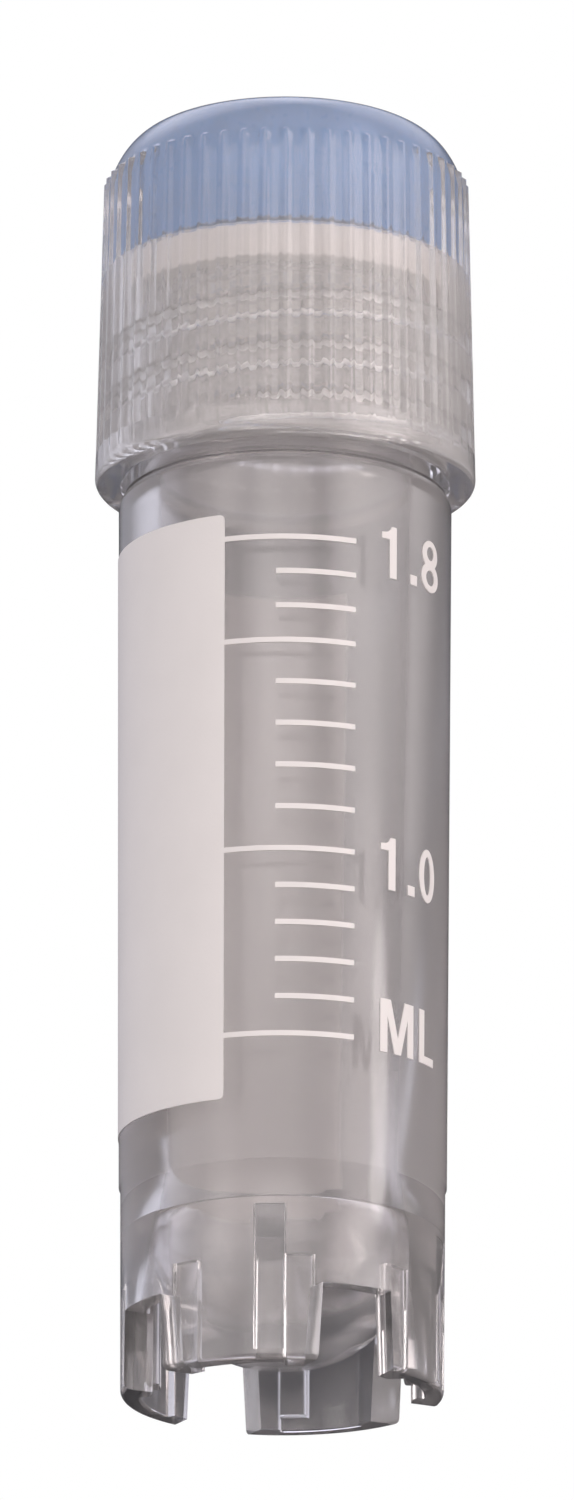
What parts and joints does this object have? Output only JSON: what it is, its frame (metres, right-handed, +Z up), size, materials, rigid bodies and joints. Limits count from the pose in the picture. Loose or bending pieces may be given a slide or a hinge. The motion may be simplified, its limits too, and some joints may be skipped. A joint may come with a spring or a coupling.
{
  "type": "cryogenic vial with screw cap",
  "caption": "Self-standing freezer vial with a notched foot skirt, printed scale and writing panel, closed by a ribbed screw cap with a colour insert and a soft sealing washer.",
  "frame": {"origin": "centre of the foot, on the plane the vial stands on", "axes": "+Z up along the vial's axis to the cap's top, -Y the front with the graduation lines, writing panel on the -X side"},
  "size_m": [0.0142, 0.0142, 0.049],
  "materials": {
    "natural_plastic": "translucent natural polypropylene, smooth",
    "cap_plastic": "translucent natural polypropylene, ribbed grip",
    "insert_plastic": "blue polypropylene",
    "washer_silicone": "white silicone, matt",
    "white_ink": "matt white screen print"
  },
  "bodies": {
    "vial": {"vial": "natural_plastic", "writing_panel": "white_ink", "graduation_marks": "white_ink"},
    "washer": {"sealing_washer": "washer_silicone"},
    "cap": {"cap_shell": "cap_plastic", "cap_insert": "insert_plastic"}
  },
  "joints": [
    {"name": "cap_lift", "type": "slide", "parent": "vial", "child": "washer", "axis": [0, 0, 1], "range_m": [0, 0.008]},
    {"name": "cap_turn", "type": "hinge", "parent": "washer", "child": "cap", "pos_m": [0, 0, 0.04], "axis": [0, 0, 1], "range_deg": [0, 1440]}
  ],
  "couplings": [
    {"joint": "cap_turn", "follows": "cap_lift", "rad_per_m": 3141.6}
  ]
}
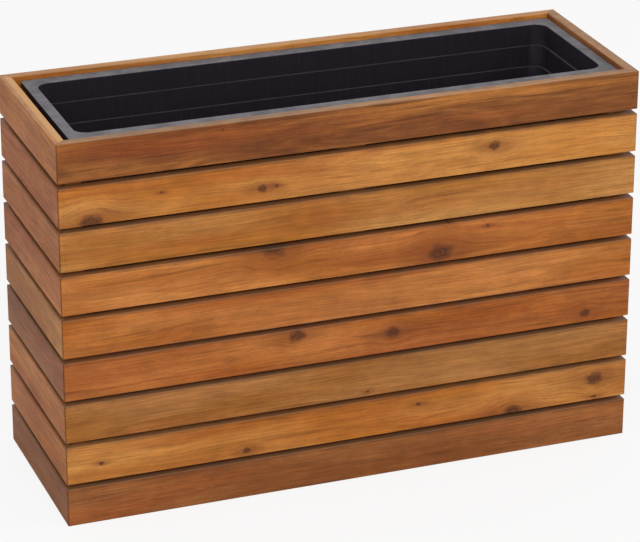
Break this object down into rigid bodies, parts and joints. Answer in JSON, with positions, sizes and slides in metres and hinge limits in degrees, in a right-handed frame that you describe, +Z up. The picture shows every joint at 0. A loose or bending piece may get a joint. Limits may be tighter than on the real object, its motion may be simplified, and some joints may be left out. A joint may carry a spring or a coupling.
{
  "type": "slatted wooden planter",
  "caption": "Oblong garden planter of horizontal hardwood slats, mitred at the corners, with a rimmed plastic liner that lifts straight out.",
  "frame": {"origin": "on the ground, under the middle of the box", "axes": "+X along the front, towards its right end; +Y from the front to the back; +Z up"},
  "size_m": [0.9, 0.31, 0.6],
  "materials": {
    "slat_wood": "oiled acacia",
    "frame_wood": "sawn and oiled",
    "liner_plastic": "black, satin",
    "brad_steel": "galvanised",
    "nail_steel": "galvanised"
  },
  "bodies": {
    "box": {"front_slat_1": "slat_wood", "front_slat_2": "slat_wood", "front_slat_3": "slat_wood", "front_slat_4": "slat_wood", "front_slat_5": "slat_wood", "front_slat_6": "slat_wood", "front_slat_7": "slat_wood", "front_slat_8": "slat_wood", "front_slat_9": "slat_wood", "back_slat_1": "slat_wood", "back_slat_2": "slat_wood", "back_slat_3": "slat_wood", "back_slat_4": "slat_wood", "back_slat_5": "slat_wood", "back_slat_6": "slat_wood", "back_slat_7": "slat_wood", "back_slat_8": "slat_wood", "back_slat_9": "slat_wood", "left_slat_1": "slat_wood", "left_slat_2": "slat_wood", "left_slat_3": "slat_wood", "left_slat_4": "slat_wood", "left_slat_5": "slat_wood", "left_slat_6": "slat_wood", "left_slat_7": "slat_wood", "left_slat_8": "slat_wood", "left_slat_9": "slat_wood", "right_slat_1": "slat_wood", "right_slat_2": "slat_wood", "right_slat_3": "slat_wood", "right_slat_4": "slat_wood", "right_slat_5": "slat_wood", "right_slat_6": "slat_wood", "right_slat_7": "slat_wood", "right_slat_8": "slat_wood", "right_slat_9": "slat_wood", "front_left_post": "frame_wood", "back_left_post": "frame_wood", "front_right_post": "frame_wood", "back_right_post": "frame_wood", "front_batten": "frame_wood", "back_batten": "frame_wood", "left_bearer": "frame_wood", "middle_bearer": "frame_wood", "right_bearer": "frame_wood", "shelf_slat_1": "frame_wood", "shelf_slat_2": "frame_wood", "shelf_slat_3": "frame_wood", "mitre_brads": "brad_steel", "post_brads": "brad_steel", "batten_brads": "brad_steel", "shelf_brads": "brad_steel", "bearer_nails": "nail_steel"},
    "liner": {"liner": "liner_plastic"}
  },
  "joints": [
    {"name": "liner_lift", "type": "slide", "parent": "box", "child": "liner", "axis": [0, 0, 1], "range_m": [0, 0.32]}
  ]
}
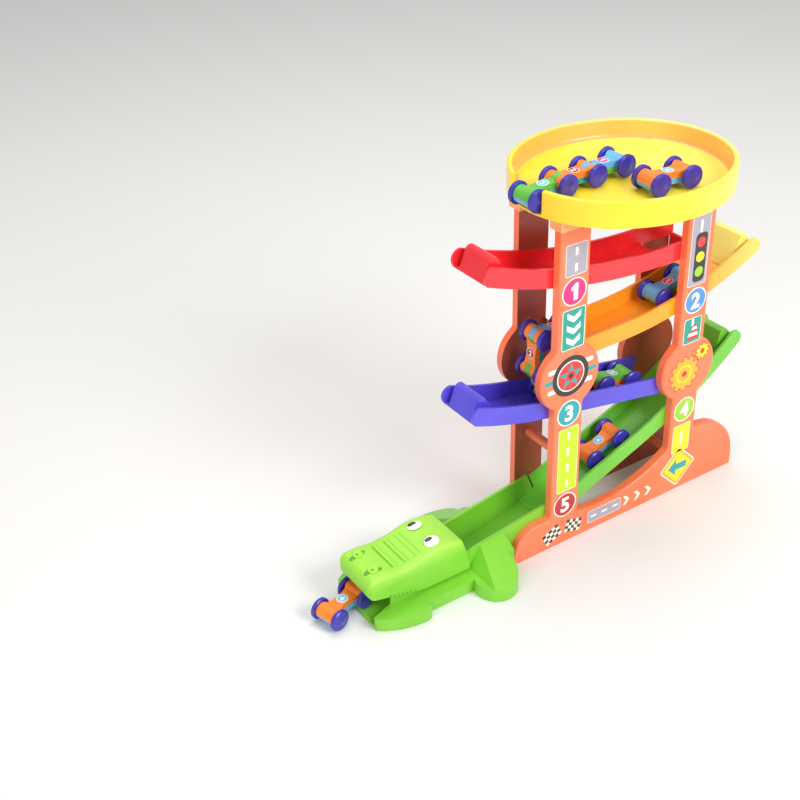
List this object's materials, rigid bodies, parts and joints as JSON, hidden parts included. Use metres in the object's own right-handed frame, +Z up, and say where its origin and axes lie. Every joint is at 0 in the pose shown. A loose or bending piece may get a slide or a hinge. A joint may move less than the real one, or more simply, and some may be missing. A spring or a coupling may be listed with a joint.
{
  "type": "toy_car_ramp",
  "caption": "Toy car ramp: tray on two side panels, zigzag rails, crocodile run-out and small axle cars",
  "frame": {"origin": "On the ground, midway between the side panels and midway along the toy's length", "axes": "+Z up, +X towards the high ends of the orange and green rails, +Y towards the rear panel"},
  "size_m": [0.4802, 0.18, 0.3582],
  "materials": {
    "coral_plastic": "smooth coral orange",
    "yellow_plastic": "smooth warm yellow",
    "red_plastic": "smooth red",
    "orange_plastic": "smooth amber orange",
    "violet_plastic": "smooth violet blue",
    "green_plastic": "smooth mid green",
    "lime_plastic": "smooth lime green",
    "blue_plastic": "smooth light blue",
    "teal_plastic": "smooth teal",
    "axle_steel": "plain drawn steel"
  },
  "bodies": {
    "tower": {"croc_base": "lime_plastic", "croc_head": "lime_plastic", "cross_rod_left": "coral_plastic", "cross_rod_right": "coral_plastic", "panel_front": "coral_plastic", "panel_rear": "coral_plastic", "rail_blue": "violet_plastic", "rail_green": "green_plastic", "rail_orange": "orange_plastic", "rail_red": "red_plastic", "tray": "yellow_plastic"},
    "chain_lead": {"chain_lead_top": "green_plastic", "chain_lead_bottom": "blue_plastic"},
    "chain_middle": {"chain_middle_top": "orange_plastic", "chain_middle_bottom": "teal_plastic"},
    "chain_tail": {"chain_tail_top": "blue_plastic", "chain_tail_bottom": "green_plastic"},
    "chain_wheelset_1": {"chain_wheels_1": "violet_plastic", "chain_axle_1": "axle_steel"},
    "chain_wheelset_2": {"chain_wheels_2": "violet_plastic", "chain_axle_2": "axle_steel"},
    "chain_wheelset_3": {"chain_wheels_3": "violet_plastic", "chain_axle_3": "axle_steel"},
    "chain_wheelset_4": {"chain_wheels_4": "violet_plastic", "chain_axle_4": "axle_steel"},
    "tray_car_body": {"tray_car_top": "orange_plastic", "tray_car_bottom": "blue_plastic"},
    "tray_car_rolling_1": {"tray_car_wheelset_1": "violet_plastic"},
    "tray_car_rolling_2": {"tray_car_wheelset_2": "violet_plastic"},
    "flip_chain_lead": {"flip_chain_lead_top": "green_plastic", "flip_chain_lead_bottom": "orange_plastic"},
    "flip_chain_middle": {"flip_chain_middle_top": "orange_plastic", "flip_chain_middle_bottom": "teal_plastic"},
    "flip_chain_tail": {"flip_chain_tail_top": "blue_plastic", "flip_chain_tail_bottom": "green_plastic"},
    "flip_chain_wheelset_1": {"flip_chain_wheels_1": "violet_plastic", "flip_chain_axle_1": "axle_steel"},
    "flip_chain_wheelset_2": {"flip_chain_wheels_2": "violet_plastic", "flip_chain_axle_2": "axle_steel"},
    "flip_chain_wheelset_3": {"flip_chain_wheels_3": "violet_plastic", "flip_chain_axle_3": "axle_steel"},
    "flip_chain_wheelset_4": {"flip_chain_wheels_4": "violet_plastic", "flip_chain_axle_4": "axle_steel"},
    "mouth_car_body": {"mouth_car_top": "orange_plastic", "mouth_car_bottom": "blue_plastic"},
    "mouth_car_rolling_1": {"mouth_car_wheelset_1": "violet_plastic"},
    "mouth_car_rolling_2": {"mouth_car_wheelset_2": "violet_plastic"},
    "orange_rail_car_body": {"orange_rail_car_top": "blue_plastic", "orange_rail_car_bottom": "green_plastic"},
    "orange_rail_car_rolling_1": {"orange_rail_car_wheelset_1": "violet_plastic"},
    "orange_rail_car_rolling_2": {"orange_rail_car_wheelset_2": "violet_plastic"},
    "blue_rail_car_body": {"blue_rail_car_top": "green_plastic", "blue_rail_car_bottom": "orange_plastic"},
    "blue_rail_car_rolling_1": {"blue_rail_car_wheelset_1": "violet_plastic"},
    "blue_rail_car_rolling_2": {"blue_rail_car_wheelset_2": "violet_plastic"},
    "green_rail_car_body": {"green_rail_car_top": "orange_plastic", "green_rail_car_bottom": "blue_plastic"},
    "green_rail_car_rolling_1": {"green_rail_car_wheelset_1": "violet_plastic"},
    "green_rail_car_rolling_2": {"green_rail_car_wheelset_2": "violet_plastic"}
  },
  "joints": [
    {"name": "chain_lift", "type": "slide", "parent": "tower", "child": "chain_middle", "axis": [0, 0, 1], "range_m": [0, 0.025]},
    {"name": "chain_lead_hinge", "type": "hinge", "parent": "chain_middle", "child": "chain_lead", "pos_m": [0.0162, 0.00363, 0.34823], "axis": [-0.0558, 0.9984, 0], "range_deg": [0, 80]},
    {"name": "chain_tail_hinge", "type": "hinge", "parent": "chain_middle", "child": "chain_tail", "pos_m": [0.04915, 0.00547, 0.34823], "axis": [0.0558, -0.9984, 0], "range_deg": [0, 80]},
    {"name": "chain_spin_1", "type": "hinge", "parent": "chain_lead", "child": "chain_wheelset_1", "pos_m": [-0.01654, 0.0018, 0.34455], "axis": [-0.0558, 0.9984, 0], "continuous": true},
    {"name": "chain_spin_2", "type": "hinge", "parent": "chain_middle", "child": "chain_wheelset_2", "pos_m": [0.0162, 0.00363, 0.34823], "axis": [-0.0558, 0.9984, 0], "continuous": true},
    {"name": "chain_spin_3", "type": "hinge", "parent": "chain_middle", "child": "chain_wheelset_3", "pos_m": [0.04915, 0.00547, 0.34823], "axis": [-0.0558, 0.9984, 0], "continuous": true},
    {"name": "chain_spin_4", "type": "hinge", "parent": "chain_tail", "child": "chain_wheelset_4", "pos_m": [0.0821, 0.00732, 0.34823], "axis": [-0.0558, 0.9984, 0], "continuous": true},
    {"name": "tray_car_lift", "type": "slide", "parent": "tower", "child": "tray_car_body", "axis": [0, 0, 1], "range_m": [0, 0.025]},
    {"name": "tray_car_spin_1", "type": "hinge", "parent": "tray_car_body", "child": "tray_car_rolling_1", "pos_m": [0.07666, -0.041, 0.34825], "axis": [0.0523, 0.9986, 0], "continuous": true},
    {"name": "tray_car_spin_2", "type": "hinge", "parent": "tray_car_body", "child": "tray_car_rolling_2", "pos_m": [0.10962, -0.04273, 0.34825], "axis": [0.0523, 0.9986, 0], "continuous": true},
    {"name": "flip_chain_lift", "type": "slide", "parent": "tower", "child": "flip_chain_middle", "axis": [0, 0, 1], "range_m": [0, 0.015]},
    {"name": "flip_chain_lead_hinge", "type": "hinge", "parent": "flip_chain_middle", "child": "flip_chain_lead", "pos_m": [-0.00738, 0, 0.18021], "axis": [0, -1, 0], "range_deg": [0, 40]},
    {"name": "flip_chain_tail_hinge", "type": "hinge", "parent": "flip_chain_middle", "child": "flip_chain_tail", "pos_m": [-0.00393, 0, 0.21303], "axis": [0, -1, 0], "range_deg": [0, 50]},
    {"name": "flip_chain_spin_1", "type": "hinge", "parent": "flip_chain_lead", "child": "flip_chain_wheelset_1", "pos_m": [0.0076, 0, 0.15081], "axis": [0, 1, 0], "continuous": true},
    {"name": "flip_chain_spin_2", "type": "hinge", "parent": "flip_chain_middle", "child": "flip_chain_wheelset_2", "pos_m": [-0.00738, 0, 0.18021], "axis": [0, 1, 0], "continuous": true},
    {"name": "flip_chain_spin_3", "type": "hinge", "parent": "flip_chain_middle", "child": "flip_chain_wheelset_3", "pos_m": [-0.00393, 0, 0.21303], "axis": [0, 1, 0], "continuous": true},
    {"name": "flip_chain_spin_4", "type": "hinge", "parent": "flip_chain_tail", "child": "flip_chain_wheelset_4", "pos_m": [0.02894, 0, 0.21016], "axis": [0, 1, 0], "continuous": true},
    {"name": "mouth_car_roll", "type": "slide", "parent": "tower", "child": "mouth_car_body", "axis": [-0.9703, -0.2419, 0], "range_m": [0, 0.06]},
    {"name": "mouth_car_spin_1", "type": "hinge", "parent": "mouth_car_body", "child": "mouth_car_rolling_1", "pos_m": [-0.22724, 0.0003, 0.01025], "axis": [-0.2419, 0.9703, 0], "continuous": true},
    {"name": "mouth_car_spin_2", "type": "hinge", "parent": "mouth_car_body", "child": "mouth_car_rolling_2", "pos_m": [-0.19535, 0.00825, 0.01324], "axis": [-0.2419, 0.9703, 0], "continuous": true},
    {"name": "orange_rail_car_roll", "type": "hinge", "parent": "tower", "child": "orange_rail_car_body", "pos_m": [0.06999, 0, 0.566], "axis": [0, -1, 0], "range_deg": [0, 3.5]},
    {"name": "orange_rail_car_spin_1", "type": "hinge", "parent": "orange_rail_car_body", "child": "orange_rail_car_rolling_1", "pos_m": [0.13321, 0, 0.20921], "axis": [0, 1, 0], "continuous": true},
    {"name": "orange_rail_car_spin_2", "type": "hinge", "parent": "orange_rail_car_body", "child": "orange_rail_car_rolling_2", "pos_m": [0.16541, 0, 0.21645], "axis": [0, 1, 0], "continuous": true},
    {"name": "blue_rail_car_roll", "type": "slide", "parent": "tower", "child": "blue_rail_car_body", "axis": [-0.9839, 0, 0.1788], "range_m": [0, 0.035]},
    {"name": "blue_rail_car_spin_1", "type": "hinge", "parent": "blue_rail_car_body", "child": "blue_rail_car_rolling_1", "pos_m": [0.0686, 0, 0.13973], "axis": [0, 1, 0], "continuous": true},
    {"name": "blue_rail_car_spin_2", "type": "hinge", "parent": "blue_rail_car_body", "child": "blue_rail_car_rolling_2", "pos_m": [0.10107, 0, 0.13382], "axis": [0, 1, 0], "continuous": true},
    {"name": "green_rail_car_roll", "type": "slide", "parent": "tower", "child": "green_rail_car_body", "axis": [0.9317, 0, 0.3633], "range_m": [0, 0.018]},
    {"name": "green_rail_car_spin_1", "type": "hinge", "parent": "green_rail_car_body", "child": "green_rail_car_rolling_1", "pos_m": [0.06091, 0, 0.05996], "axis": [0, 1, 0], "continuous": true},
    {"name": "green_rail_car_spin_2", "type": "hinge", "parent": "green_rail_car_body", "child": "green_rail_car_rolling_2", "pos_m": [0.09165, 0, 0.07195], "axis": [0, 1, 0], "continuous": true}
  ]
}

==============================

→ **Goal**
From the listing above, return each line with the word "rigid".

→ **Full response**
What parts and joints does this object have? Output only JSON: what it is, its frame (metres, right-handed, +Z up), size, materials, rigid bodies and joints. Limits count from the pose in the picture. Loose or bending pieces may be given a slide or a hinge. The motion may be simplified, its limits too, and some joints may be skipped. A joint may come with a spring or a coupling.
Break this object down into rigid bodies, parts and joints. Answer in JSON, with positions, sizes and slides in metres and hinge limits in degrees, in a right-handed frame that you describe, +Z up. The picture shows every joint at 0. A loose or bending piece may get a joint. Limits may be tighter than on the real object, its motion may be simplified, and some joints may be left out. A joint may carry a spring or a coupling.
List this object's materials, rigid bodies, parts and joints as JSON, hidden parts included. Use metres in the object's own right-handed frame, +Z up, and say where its origin and axes lie. Every joint is at 0 in the pose shown. A loose or bending piece may get a slide or a hinge. A joint may move less than the real one, or more simply, and some may be missing. A spring or a coupling may be listed with a joint.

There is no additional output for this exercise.